When George Merrill, a longtime friend of Lifelong Learning, received a diagnosis of AML (acute myeloid leukemia) in April of 2021, he was given a timeline of 3 – 6 months or maybe a year. He had been a weekly columnist for The Talbot Spy for several years, and made the decision to continue writing for as long as he was able. He wrote essays during his final year about living into dying.

Following his death in April of 2022, his wife, Jo, illustrated the essays and published a book of the essays and illustrations, “Living into Darkness and Finding Light, Spiritual Reflections on Life’s Final Chapter.”

In this heartfelt program of personal renewal, Jo tells about George’s writing process, how the book came to be, and how she used artwork to work through her grief over the past year.

What to Expect:  Learn how continuing to write his essays for The Talbot Spy helped George reflect on living into dying, and how Jo’s decision to illustrate the essays helped her work through her grief in this poignant reflection of the capriciousness of life.  While this course is HYBRID and allows for participation through Zoom, it is highly recommended to attend IN PERSON.
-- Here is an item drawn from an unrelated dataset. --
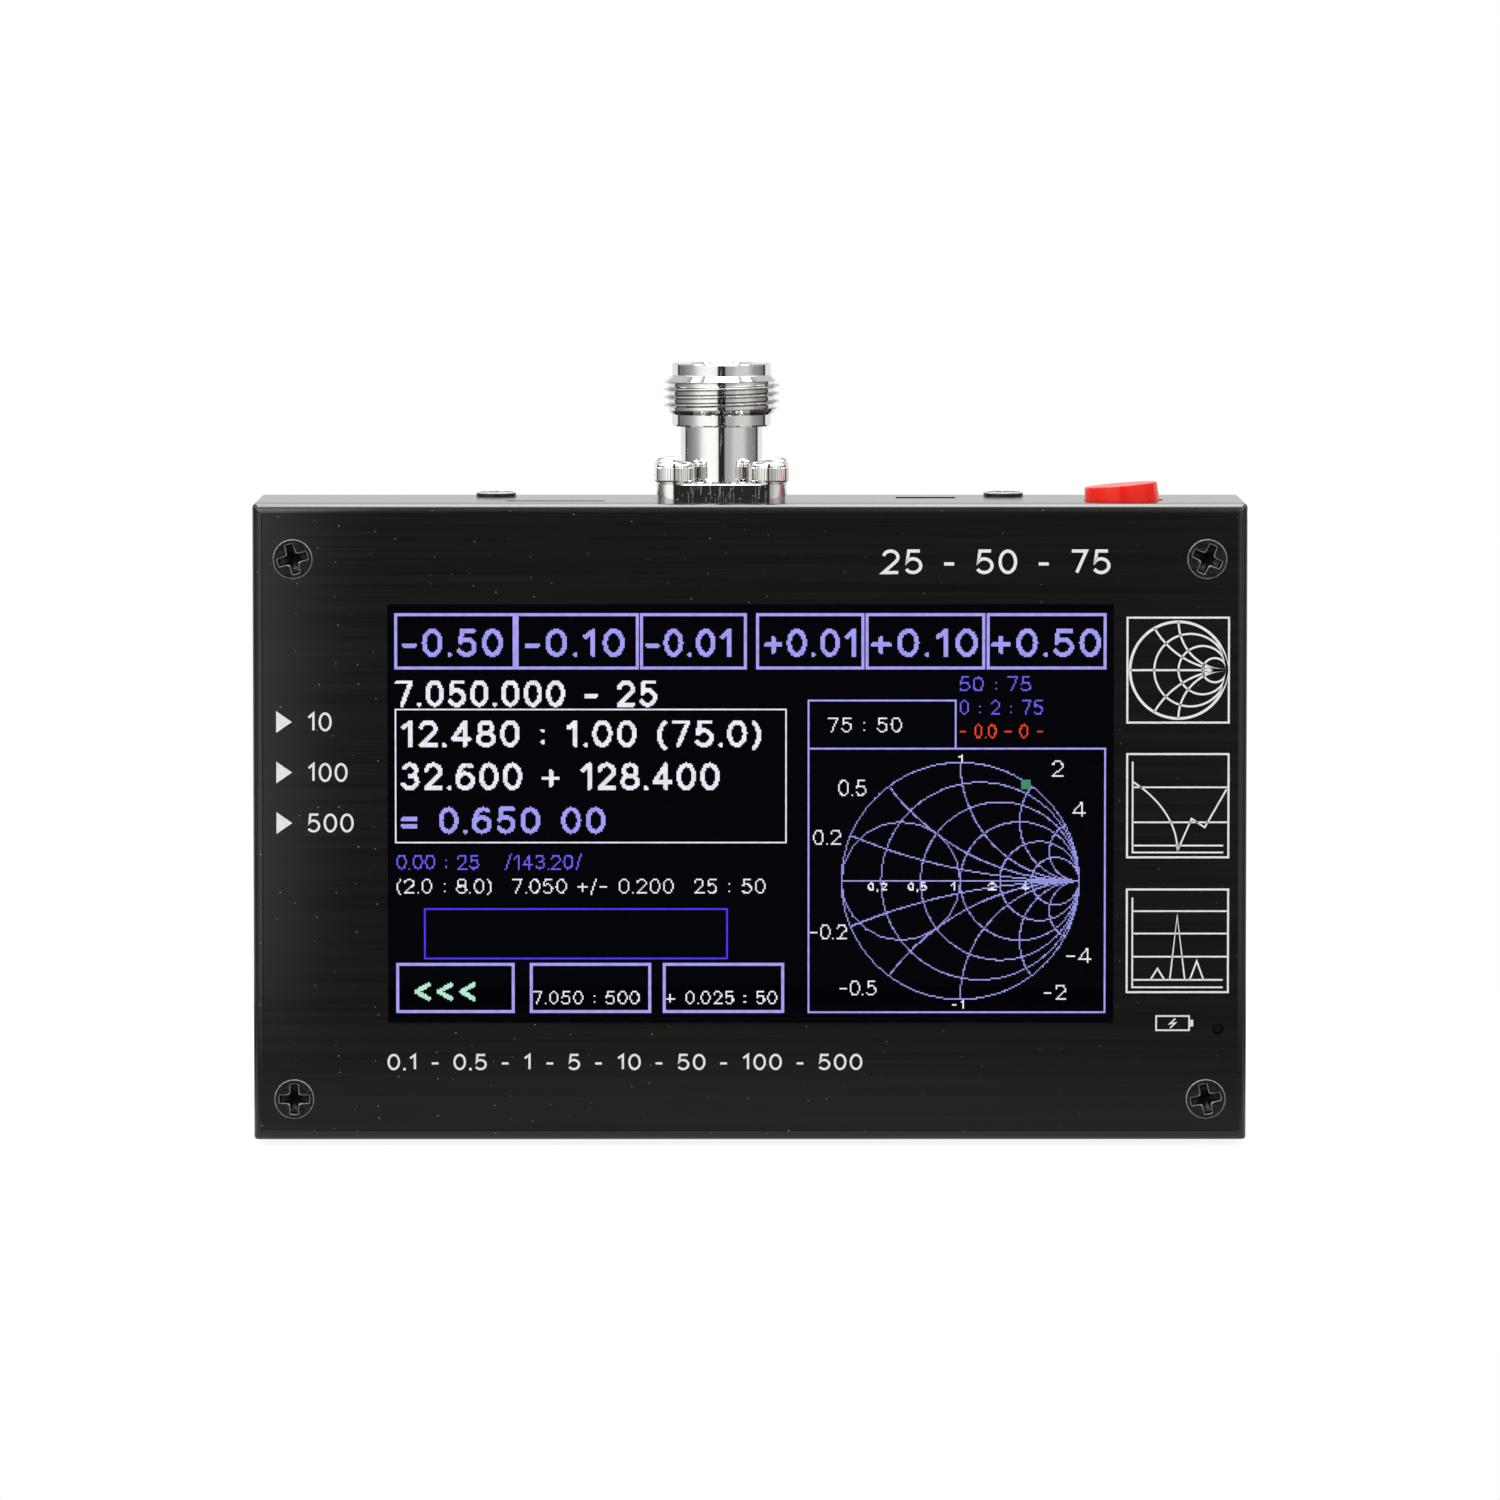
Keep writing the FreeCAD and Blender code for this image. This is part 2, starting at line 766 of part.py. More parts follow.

Copies of the book will be available at the class for $15 and can also be purchased by clicking on the link:  Click Here to Purchase Book Online

HYBRID course at the Easton Family YMCA 1 session | Thursday | February 1 | 1 – 2:30 pm | $20

Jo Merrill

Jo Merrill

Jo Merrill turned to art after retiring from her professional careers in teaching and social work. An award-winning watercolor and pastel artist, she also enjoys acrylic painting, drawing, and sketching. In an ongoing effort to continue to be transparent in the grief journey, she is currently creating an artwork series in an Expressive Journal. In this series, she shares her experiences, thoughts, and feelings along the grief path. To see more of her work, visit her blog at jomerrillart.blogspot.com. Jo's husband, George R. Merrill, was an Episcopal priest and pastoral counselor. After retiring from his professional life, he moved to Maryland's Eastern Shore and began his writing career. An award-winning essayist, familiar to many for his essays in The Talbot Spy, he felt that the essays he wrote in the final year of his life reflected his true calling.